On 14.1.86 the following arrangements were made. A hapa was placed in holding pond A with 1 female and 2 males. Three females and 5 males were placed directly in A. Another hapa was placed in pond 1 with 3 males and 2 females (one of only 200.g which had been found by one of the labourers while sorting fish from pond 4 to have easily-expressed eggs). A hapa with 1 female and 2 males was placed in the spawning pond, and free in the spawning pond were the remaining 14 females plus 3 males. Substrates consisted of the kakabans plus casuarina in pond 1, casuarina and pine in the remaining sites. Spawning occurred only in the hapa in pond 1, and was estimated by eye as having produced 10 000–15 000 eggs, of which most were good. Hatching started on 17.1.86 and substrates were removed the next day. On 20.1.86 the larvae were stocked in pond 3, but amounted to only 2 500 in number.

Guessing that the superior clarity of the water in pond 1 may have been an important factor, the female and 2 males from the hapa in holding pond A were transferred to another hapa in pond 1 on 15.1.86. All the free fish were removed from holding pond A which was then refilled and left for several days to see whether the water clarity would improve (it didn't). The best of these females were taken to the 2 800 1 aerated static water covered tank outside the hatchery with 2 males and pine substrate. Other females went into the spawning pond (where there were still 3 males). There was no spawning at any site. On 17.1.86 females in the tank by the hatchery, the hapa in the spawning pond and the hapa in pond 1 were all injected in the morning (8 – 9 a.m.) with approximate 0.3 mg/kg preparatory doses of carp pituitary. Between 3 – 4.30 p.m. females received second doses of about 3 – 4 mg/kg and one male of each site received around 1.5 mg/kg. Casuarina was replaced by kunai grass (Imperata cylindrica) but pine remained. Next morning the fish in the two hapas had failed to spawn. On checking at 10.30 a.m. the female in the hapa in the spawning pond dribbled eggs. She could perhaps have been stripped there and then on to wet substrate and milt washed over the eggs. Even better might have been to try the use of diluted urine as a substitute for weak solution (Appendix 3, section 3.2.3). Unfortunately these ideas only came later. In the event the female and one male companion were put into the hapa in pond 1 with the fish which had also failed to spawn after injection, to give them one more night together. They again failed to spawn.

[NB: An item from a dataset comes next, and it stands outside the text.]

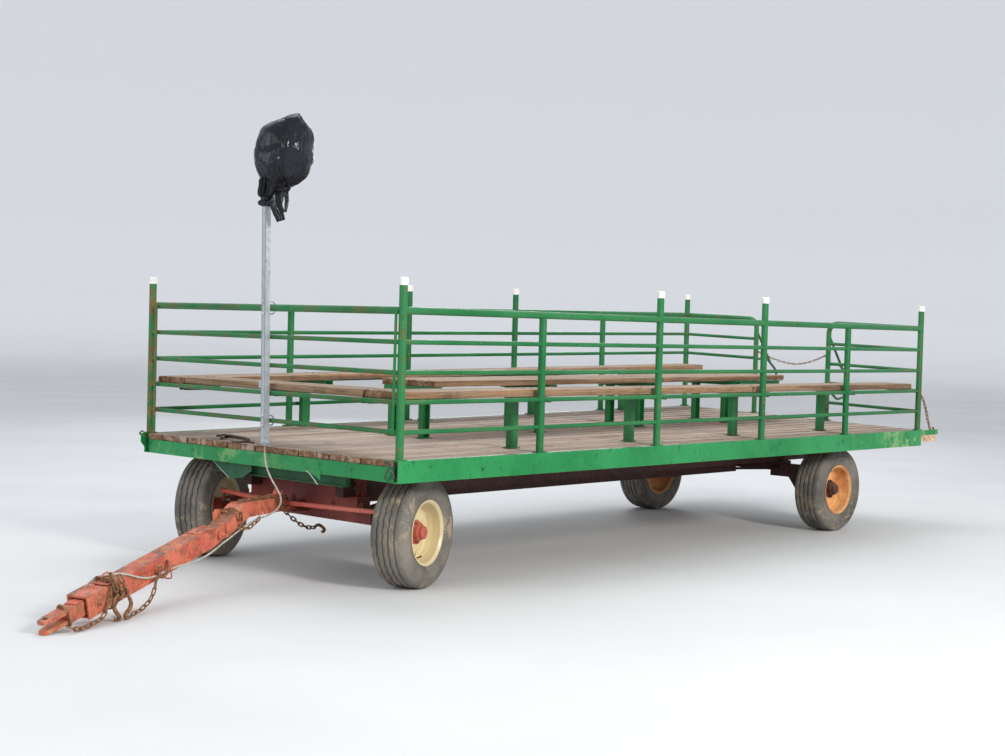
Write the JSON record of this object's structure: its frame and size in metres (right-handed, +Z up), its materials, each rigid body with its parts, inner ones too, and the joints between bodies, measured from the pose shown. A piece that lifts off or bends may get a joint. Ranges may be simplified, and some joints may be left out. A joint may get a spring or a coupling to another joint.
{
  "type": "hay wagon",
  "caption": "Four-wheel hay wagon: plank deck with tube side panels and benches on a steered running gear with a lifting tongue, tie rods, light pole and cable.",
  "frame": {"origin": "on the ground, under the middle of the wagon's overall length and width", "axes": "+X forward along the deck towards the tongue, +Y to the left side, +Z up"},
  "size_m": [8.4634, 2.4956, 2.857],
  "materials": {
    "tyre_rubber": "ribbed tread with dried mud",
    "rim_cream": "worn gloss cream",
    "rim_rust": "rusted paint",
    "hub_red": "worn red",
    "hub_dark": "dark grease and rust",
    "deck_wood": "weathered planks",
    "bench_wood": "weathered boards",
    "block_wood": "bare softwood",
    "rail_green": "faded green with rust streaks",
    "leg_green": "faded green",
    "channel_green": "scuffed green",
    "frame_dark_green": "dark green, dusty",
    "sill_maroon": "dark red brown",
    "gear_maroon": "dark red, dusty",
    "tongue_red": "faded red with rust",
    "cap_white": "white plastic",
    "galvanised": "galvanised",
    "bag_black": "thin glossy film",
    "plug_black": "moulded",
    "cable_grey": "light grey jacket",
    "handrail_dark": "dark green, worn to steel"
  },
  "bodies": {
    "wagon": {"bench_centre": "bench_wood", "bench_front": "bench_wood", "bench_left": "bench_wood", "bench_legs_centre": "leg_green", "bench_legs_front": "leg_green", "bench_legs_left": "leg_green", "bench_legs_right": "leg_green", "bench_right": "bench_wood", "boarding_handrails": "handrail_dark", "braces": "gear_maroon", "cable_drop": "cable_grey", "cross_members": "frame_dark_green", "deck_planks": "deck_wood", "front_axle": "gear_maroon", "front_bolster": "gear_maroon", "front_channel": "channel_green", "gate_frames": "rail_green", "lamp_bag": "bag_black", "pole": "galvanised", "pole_clamps": "galvanised", "pole_grommet": "plug_black", "post_caps": "cap_white", "posts_left": "rail_green", "posts_right": "rail_green", "rails_front": "rail_green", "rails_left": "rail_green", "rails_rear": "rail_green", "rails_right": "rail_green", "reach_pole": "gear_maroon", "rear_axle": "gear_maroon", "rear_channel": "channel_green", "rear_corner_block": "block_wood", "rear_corner_step": "channel_green", "side_channel_left": "channel_green", "side_channel_right": "channel_green", "sills": "sill_maroon"},
    "steering_head": {"steering_head": "tongue_red", "cable_head": "cable_grey"},
    "tongue": {"tongue_beam": "tongue_red", "tongue_collar": "tongue_red", "hitch_bar": "tongue_red", "cable_tongue": "cable_grey", "cable_plug": "plug_black"},
    "knuckle_left": {"knuckle_left": "gear_maroon"},
    "knuckle_right": {"knuckle_right": "gear_maroon"},
    "tie_rod_left": {"tie_rod_left": "tongue_red"},
    "tie_rod_right": {"tie_rod_right": "tongue_red"},
    "wheel_front_left": {"tyre_front_left": "tyre_rubber", "rim_front_left": "rim_cream", "hub_front_left": "hub_red"},
    "wheel_front_right": {"tyre_front_right": "tyre_rubber", "rim_front_right": "rim_cream", "hub_front_right": "hub_red"},
    "wheel_rear_left": {"tyre_rear_left": "tyre_rubber", "rim_rear_left": "rim_rust", "hub_rear_left": "hub_dark"},
    "wheel_rear_right": {"tyre_rear_right": "tyre_rubber", "rim_rear_right": "rim_rust", "hub_rear_right": "hub_dark"}
  },
  "joints": [
    {"name": "steering", "type": "hinge", "parent": "wagon", "child": "steering_head", "pos_m": [1.92951, 0, 0.424], "axis": [0, 0, 1], "range_deg": [-55, 15], "deforming": ["cable_drop"]},
    {"name": "tongue_lift", "type": "hinge", "parent": "steering_head", "child": "tongue", "pos_m": [2.80343, 0.31808, 0.342], "axis": [0.342, -0.9397, 0], "range_deg": [0, 75]},
    {"name": "kingpin_left", "type": "hinge", "parent": "wagon", "child": "knuckle_left", "pos_m": [1.79451, 0.7, 0.338], "axis": [0, 0, 1], "range_deg": [-55, 15]},
    {"name": "tie_rod_pivot_left", "type": "hinge", "parent": "steering_head", "child": "tie_rod_left", "pos_m": [2.0585, 0.08419, 0.457], "axis": [0, 0, 1], "range_deg": [-15, 55]},
    {"name": "wheel_spin_front_left", "type": "hinge", "parent": "knuckle_left", "child": "wheel_front_left", "pos_m": [1.73341, 0.89987, 0.338], "axis": [-0.2924, 0.9563, 0], "continuous": true},
    {"name": "wheel_spin_rear_left", "type": "hinge", "parent": "wagon", "child": "wheel_rear_left", "pos_m": [-2.98149, 0.909, 0.338], "axis": [0, 1, 0], "continuous": true},
    {"name": "kingpin_right", "type": "hinge", "parent": "wagon", "child": "knuckle_right", "pos_m": [1.79451, -0.7, 0.338], "axis": [0, 0, 1], "range_deg": [-55, 15]},
    {"name": "tie_rod_pivot_right", "type": "hinge", "parent": "steering_head", "child": "tie_rod_right", "pos_m": [2.08244, 0.01841, 0.457], "axis": [0, 0, 1], "range_deg": [-15, 55]},
    {"name": "wheel_spin_front_right", "type": "hinge", "parent": "knuckle_right", "child": "wheel_front_right", "pos_m": [1.88119, -0.89018, 0.338], "axis": [-0.4147, 0.91, 0], "continuous": true},
    {"name": "wheel_spin_rear_right", "type": "hinge", "parent": "wagon", "child": "wheel_rear_right", "pos_m": [-2.98149, -0.909, 0.338], "axis": [0, 1, 0], "continuous": true}
  ],
  "couplings": [
    {"joint": "kingpin_left", "follows": "steering", "ratio": 1},
    {"joint": "tie_rod_pivot_left", "follows": "steering", "ratio": -1},
    {"joint": "kingpin_right", "follows": "steering", "ratio": 1},
    {"joint": "tie_rod_pivot_right", "follows": "steering", "ratio": -1}
  ]
}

Numbers of eggs were seen on both substrates in the hatchery tank, estimated as 70 percent good, with a total of 2 – 5 000. Incubation took place in the same tank with aeration and low flow of water (about 4 1/min). Due to the small egg numbers seen it was decided to prepare only the 60 m² holding pond A for fry rearing and to transfer all females to pond 2. Hatching started on 21.1.86; the next day the substrates were removed and a little hard-boiled eggyolk fed in the evening. On 23.1.86 the fry were siphoned out of the tank into a cloth lined fish trough, transferred to plastic bags and taken down to the ponds. The total number turned out to be 27 000. There was no choice but to stock the bulk of them with the 2 500 fry in pond 3, which were 3 days older.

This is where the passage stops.